Classification 101 When it comes to making hard data choices, the Information Technology Infrastructure Library (ITIL) can come in handy, said Lunney. “It offers best practices for data classification,” he said. This is, in fact, an area where companies could set themselves apart from the competition. According to Senf, ITIL, heralded as the next big thing a few years ago, has yet to make a significant dent in Canadian storage practices.
Companies need to assign value to different information by studying where the information is, where it goes, what it does, and what the service levels are, said Lunney — and that it can be backed up appropriately, both in terms of frequency, amount and location.
Said Jon Bock, senior product marketing manager with Palo Alto, Calif.-based virtualization vendor VMWare: “People need to tier their requirements in terms of frequency. Constantly back up only things that are Tier-1 — things that will cause the business to suffer harm if lost.”
By moving non-critical information from Tier-1 to mid-range tiers, said Lunney, “you can save 30 to 35 per cent in storage costs.” Said Shiau: “You need to make sure you have active data requirements. Only things with lots of write overs and lots of recovery cycles.” And how do you ensure that static data doesn’t make it into your back-ups? Policies!
Crafting those pesky policies
There seems to be a lack of stringent data policies among the majority of Canadian companies, said Senf. “Most companies don’t have policies on what types of data to back up. Their governing policy is, ‘Well, back up everything.’”
Bock said that, to hammer out successful back-up policies, an IT manager needs to avoid falling for the “Oh, but I need that” excuse from workers when it comes to getting rid of their three-year-old e-mails or holding on to that Word memo from last week. A good guideline to follow, said Bock, is to consider what kinds of backed-up data have actually been retrieved in the past.
IT managers then need a firm sit-down with upper management and they should ask, “How much data can we afford to lose? How up-to-date do we need to be?” Also, factor in any compliance requirements you may have (finance, health care, retail, manufacturing, government and others).
It’s important to work with the business side of the enterprise to work out a healthy compromise on the money issue. Said Bock: “What resources do you have available? Here’s where there’s kind of a trade-off on what to keep. The potential money loss versus the cost of keeping the particular data.”

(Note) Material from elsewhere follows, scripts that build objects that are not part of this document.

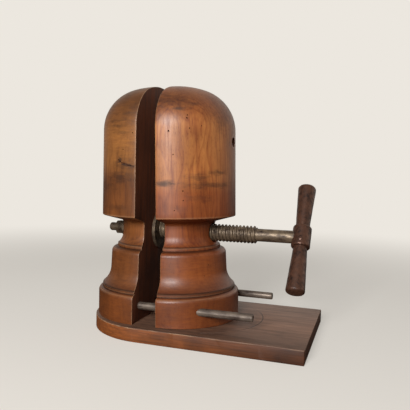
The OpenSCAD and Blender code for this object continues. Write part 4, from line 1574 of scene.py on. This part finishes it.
class HATFORM_OT_stage(bpy.types.Operator):
    """Set the camera, the lamp, the pale floor and the background"""

    bl_idname = "hatform.stage"
    bl_label = "Stage"

    def camera(self, s):
        """The camera at the photograph's viewing angle."""
        yaw, pitch, roll = (math.radians(a) for a in (s.camera_yaw, s.camera_pitch, s.camera_roll))
        ahead = Vector((-math.sin(yaw) * math.cos(pitch), math.cos(yaw) * math.cos(pitch), math.sin(pitch)))
        right = Vector((math.cos(yaw), math.sin(yaw), 0))
        up = right.cross(ahead)
        across = right * math.cos(roll) + up * math.sin(roll)
        upward = -right * math.sin(roll) + up * math.cos(roll)
        turn = Matrix((across, upward, -ahead)).transposed().to_4x4()
        bpy.ops.object.camera_add()
        camera = bpy.context.object
        camera.name = "stage_camera"
        camera.matrix_world = Matrix.Translation(s.camera_at) @ turn
        camera.data.lens = s.lens
        camera.data.sensor_width = SENSOR
        camera.data.sensor_fit = "HORIZONTAL"
        camera.data.clip_start = 0.01
        camera.data.clip_end = 200
        bpy.context.scene.camera = camera

    def lamp(self, name, towards, distance, size, power, aim):
        """One soft lamp that looks at the object."""
        direction = Vector(towards).normalized()
        bpy.ops.object.light_add(type="AREA", location=Vector(aim) + direction * distance)
        lamp = bpy.context.object
        lamp.name = name
        lamp.rotation_euler = direction.to_track_quat("Z", "Y").to_euler()
        lamp.data.shape = "DISK"
        lamp.data.size = size
        lamp.data.energy = power
        return lamp

    def floor(self, s):
        """A plain pale floor that keeps the shadow and fades into the background."""
        deselect()
        bpy.ops.mesh.primitive_plane_add(size=2 * FLOOR_HALF)
        floor = named("stage_floor")
        material, tree, shader, coordinates = blank_material("plain_pale_floor")
        shader.inputs["Roughness"].default_value = 0.9
        shader.inputs["Specular IOR Level"].default_value = 0.0
        away = node(tree, "ShaderNodeVectorMath", {0: coordinates}, operation="LENGTH").outputs["Value"]
        far = node(
            tree,
            "ShaderNodeMapRange",
            {"Value": away, 1: CLEAR_FROM, 2: CLEAR_TO},
            interpolation_type="SMOOTHSTEP",
        ).outputs[0]
        # The camera sees a pale floor, but it throws back little light, as a dark surface does
        seen = node(tree, "ShaderNodeLightPath").outputs["Is Camera Ray"]
        colour = node(
            tree, "ShaderNodeMix", {0: seen, 6: s.bounce, 7: s.backdrop}, data_type="RGBA"
        ).outputs[2]
        tree.links.new(colour, shader.inputs["Base Color"])
        far = node(tree, "ShaderNodeMapRange", {"Value": far, 3: FLOOR_GLOW, 4: 1.0}).outputs[0]
        part = node(tree, "ShaderNodeMath", {0: far, 1: seen}, operation="MULTIPLY").outputs[0]
        pale = node(tree, "ShaderNodeEmission", {"Color": s.backdrop, "Strength": 1.0})
        mixed = node(tree, "ShaderNodeMixShader", {0: part, 1: shader.outputs[0], 2: pale.outputs[0]})
        output = [n for n in tree.nodes if n.type == "OUTPUT_MATERIAL"][0]
        tree.links.new(mixed.outputs[0], output.inputs["Surface"])
        floor.data.materials.append(material)

    def world(self, s):
        """Even light from all round, and a pale background for the camera and for reflections."""
        world = bpy.data.worlds.new("pale_room")
        bpy.context.scene.world = world
        world.use_nodes = True
        tree = world.node_tree
        tree.nodes.clear()
        path = node(tree, "ShaderNodeLightPath")
        seen = node(
            tree, "ShaderNodeMath",
            {0: path.outputs["Is Camera Ray"], 1: path.outputs["Is Transmission Ray"]},
            operation="MAXIMUM",
        ).outputs[0]
        # The surroundings are darker before the object than behind it
        way = node(tree, "ShaderNodeSeparateXYZ", {0: node(tree, "ShaderNodeTexCoord").outputs["Generated"]})
        behind = node(
            tree, "ShaderNodeMath", {0: way.outputs["X"], 1: 0.35, 2: way.outputs["Y"]},
            operation="MULTIPLY_ADD"
        )
        part = node(
            tree,
            "ShaderNodeMapRange",
            {"Value": behind.outputs[0], 1: -0.25, 2: 0.75},
            interpolation_type="SMOOTHSTEP",
        ).outputs[0]
        dull = node(
            tree, "ShaderNodeMapRange", {"Value": part, 3: s.fill_strength, 4: 2.4 * s.fill_strength}
        ).outputs[0]
        shiny = node(tree, "ShaderNodeMapRange", {"Value": part, 3: s.fill_strength, 4: 0.95}).outputs[0]
        room = node(tree, "ShaderNodeMix", {0: path.outputs["Is Glossy Ray"], 2: dull, 3: shiny}).outputs[0]
        strength = node(tree, "ShaderNodeMix", {0: seen, 2: room, 3: 1.0}).outputs[0]
        light = node(tree, "ShaderNodeBackground", {"Color": s.backdrop, "Strength": strength})
        node(tree, "ShaderNodeOutputWorld", {"Surface": light.outputs[0]})

    def execute(self, context):
        s = context.scene.hatform_stage
        deselect()
        self.camera(s)
        middle = (0.06, 0, 0.2)
        self.lamp("stage_key", KEY_TOWARDS, KEY_DISTANCE, KEY_SIZE, s.key_power, middle)
        self.floor(s)
        self.world(s)
        context.scene.view_settings.view_transform = "Standard"
        return {"FINISHED"}


class HATFORM_PT_panel(bpy.types.Panel):
    """Lists the pieces of the hat form in the 3D view's sidebar."""

    bl_idname = "HATFORM_PT_panel"
    bl_label = "Hat Form"
    bl_space_type = "VIEW_3D"
    bl_region_type = "UI"
    bl_category = "Hat Form"

    def draw(self, context):
        column = self.layout.column()
        for operator in OPERATORS:
            column.operator(operator.bl_idname)


GROUPS = {
    "hatform_turning": HatFormTurning,
    "hatform_screw": HatFormScrew,
    "hatform_colours": HatFormColours,
    "hatform_stage": HatFormStage,
}
OPERATORS = (
    HATFORM_OT_turned_halves,
    HATFORM_OT_board,
    HATFORM_OT_guide_rods,
    HATFORM_OT_lead_screw,
    HATFORM_OT_plates,
    HATFORM_OT_fasteners,
    HATFORM_OT_handle,
    HATFORM_OT_stage,
)


def register():
    for name, group in GROUPS.items():
        bpy.utils.register_class(group)
        setattr(bpy.types.Scene, name, PointerProperty(type=group))
    for operator in OPERATORS:
        bpy.utils.register_class(operator)
    bpy.utils.register_class(HATFORM_PT_panel)


def unregister():
    bpy.utils.unregister_class(HATFORM_PT_panel)
    for operator in reversed(OPERATORS):
        bpy.utils.unregister_class(operator)
    for name, group in reversed(GROUPS.items()):
        delattr(bpy.types.Scene, name)
        bpy.utils.unregister_class(group)


def main():
    """Makes every piece and the stage."""
    register()
    bpy.ops.hatform.turned_halves()
    bpy.ops.hatform.board()
    bpy.ops.hatform.guide_rods()
    bpy.ops.hatform.lead_screw()
    bpy.ops.hatform.plates()
    bpy.ops.hatform.fasteners()
    bpy.ops.hatform.handle()
    bpy.ops.hatform.stage()
    deselect()


if __name__ == "__main__":
    main()
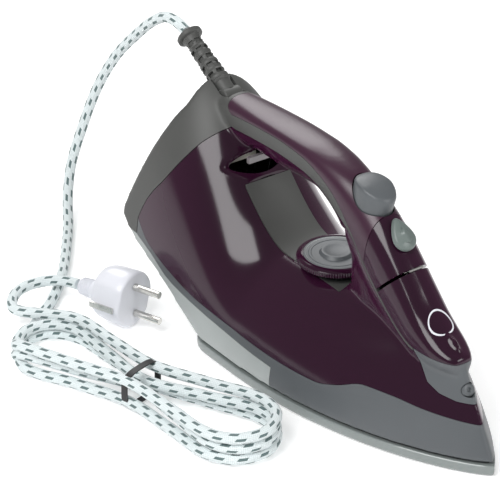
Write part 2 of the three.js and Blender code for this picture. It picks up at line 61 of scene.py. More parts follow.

It’s also important to make sure you have a reliable (and relatively speedy) way to access all the different kinds of data and, Bock said, include regular trial runs in the policy: “Get your system up and running and take a look at it.”
Uh-oh A
ccording to Senf, very large enterprises and those governed by mandatory compliance often have a healthy back-up structure in place, but the majority of Canadian businesses, from the SMBs up to the enterprise level, are mostly backing up too much information, and the wrong kind (or sometimes, not enough). He said, “I don’t see Canadian businesses in general creating (back-up) policies; classifying data by value; establishing and enforcing policies that help distribute data to the right places at the right times; making backed-up data easily accessible; or archiving or disposing of it when they should.”
On the horizon
There are frequently emerging technologies nowadays that aid IT managers in their backing up of enterprise data. They include incremental back-ups, and de-duplication technologies, both of which aim for a smoother, more efficient process.
Virtualization is also giving back-up momentum as, Bock said, the technology allows you to back up the operating environment as data that can be installed on any hardware.
But, according to Senf, Canada’s data could be in trouble. In tandem with companies’ not classifying and selectively backing up data, the temptation of ever-increasing storage capacity at cheaper cost will outpace any new storage smarts. Said Senf: “I can only see it getting worse from here.”